The possible (or even potential) chilling effect that could result were Perkins to get his way would extend well-beyond religion, of course. It would effect how people and organizations discuss issues including but not limited to feminism, family values, war, the death penalty, patriotism, the environment, torture, the Constitution, and even animal cruelty. Most relevant here, it would have a particularly dramatic impact on activism and advocacy!
As the editor-in-chief of the SPLC’s Intelligence Report, Mark Potok, said:
The FRC and its allies on the religious right are saying, in effect, that offering legitimate and fact-based criticism in a democratic society is tantamount to suggesting that the objects of criticism should be targets of criminal violence.
In short, Perkins’ insistence of a causal connection between Corkins and the SPLC Hate Group List/Map, if applied in principle across the board, and if allowed to reach its logical conclusion, would lead to the mother of all chilling effects: an entire culture frozen in fear of being penalized at the interests of an individual or group for speaking openly about their beliefs and identifying people and groups standing in open–and at times aggressive–opposition to those beliefs.

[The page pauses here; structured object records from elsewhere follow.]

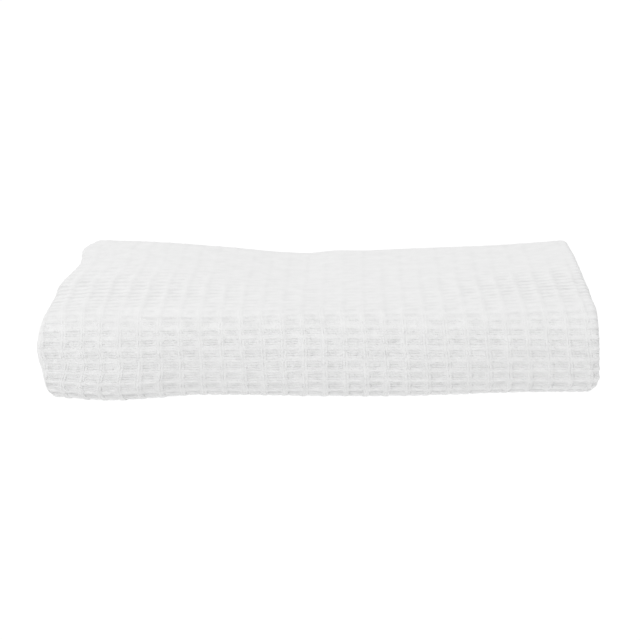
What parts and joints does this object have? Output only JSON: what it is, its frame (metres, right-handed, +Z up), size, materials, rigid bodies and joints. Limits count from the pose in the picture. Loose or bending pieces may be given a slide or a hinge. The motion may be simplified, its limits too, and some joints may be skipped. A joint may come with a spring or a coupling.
{
  "type": "folded sauna towel",
  "caption": "A white waffle-weave sauna towel, its long sides turned in to the middle and the strip folded flat into a shelf bundle with the last fold at the front.",
  "frame": {"origin": "middle of the bundle's footprint, on the surface it lies on", "axes": "+Z up, +X along the front fold to the right, +Y from the front fold to the back"},
  "size_m": [0.3584, 0.186, 0.0625],
  "materials": {
    "waffle_cotton": "matt white waffle weave cotton"
  },
  "bodies": {
    "root": {"towel": "waffle_cotton"}
  },
  "joints": []
}
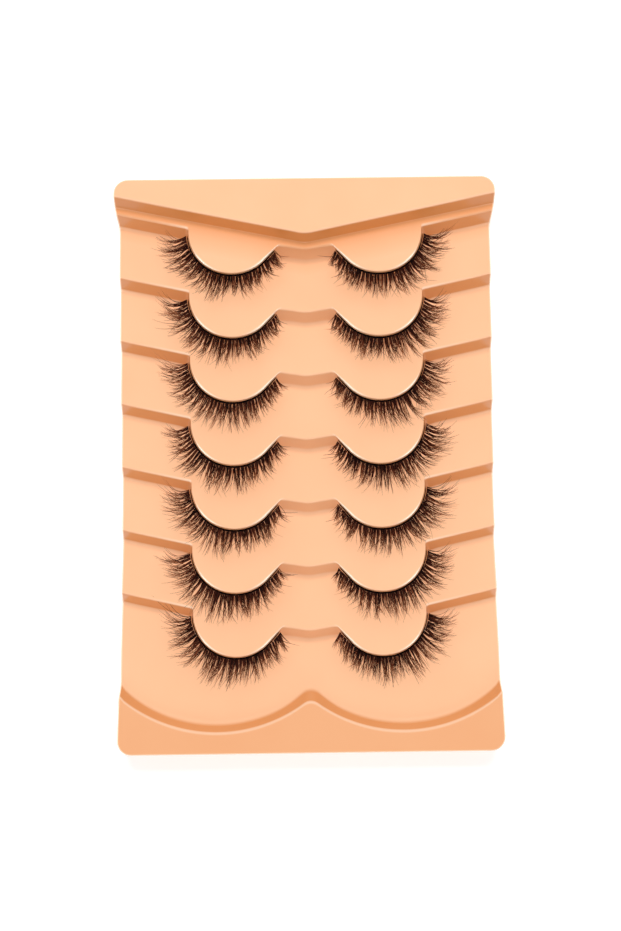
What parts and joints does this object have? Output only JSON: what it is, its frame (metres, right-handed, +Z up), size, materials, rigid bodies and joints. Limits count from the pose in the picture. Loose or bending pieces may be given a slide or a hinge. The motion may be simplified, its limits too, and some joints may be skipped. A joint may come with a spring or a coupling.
{
  "type": "false eyelash strips on a tray",
  "caption": "Pairs of false eyelash strips, each a curved band with a fringe of lashes, on the lobed steps of a formed plastic tray.",
  "frame": {"origin": "centre of the tray's footprint, on the surface that it rests on", "axes": "+X to the right, +Y toward the ledge at the top of the tray, +Z up out of the shelves"},
  "size_m": [0.1124, 0.1666, 0.0154],
  "materials": {
    "tray_plastic": "glossy formed plastic sheet, pale peach",
    "lash_band": "near-black knotted thread",
    "lash_hair": "fine dark brown and black fibre"
  },
  "bodies": {
    "root": {"tray": "tray_plastic", "band_L1": "lash_band", "band_R1": "lash_band", "band_L2": "lash_band", "band_R2": "lash_band", "band_L3": "lash_band", "band_R3": "lash_band", "band_L4": "lash_band", "band_R4": "lash_band", "band_L5": "lash_band", "band_R5": "lash_band", "band_L6": "lash_band", "band_R6": "lash_band", "band_L7": "lash_band", "band_R7": "lash_band", "fringe_L1": "lash_hair", "fringe_R1": "lash_hair", "fringe_L2": "lash_hair", "fringe_R2": "lash_hair", "fringe_L3": "lash_hair", "fringe_R3": "lash_hair", "fringe_L4": "lash_hair", "fringe_R4": "lash_hair", "fringe_L5": "lash_hair", "fringe_R5": "lash_hair", "fringe_L6": "lash_hair", "fringe_R6": "lash_hair", "fringe_L7": "lash_hair", "fringe_R7": "lash_hair"}
  },
  "joints": []
}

Free speech is messy, no doubt; and we should never grow weary of placing blame where blame is due, admitting causal connections to one degree or another wherever and whenever they are actually relevant; but there’s more than a handful of excellent reasons why everyone ought to be really worried about Perkins’ line of reasoning, recognizing that fear-mongering over an alleged “chilling effect” could, if not resisted, lead to a Big Freeze on free speech as we know it.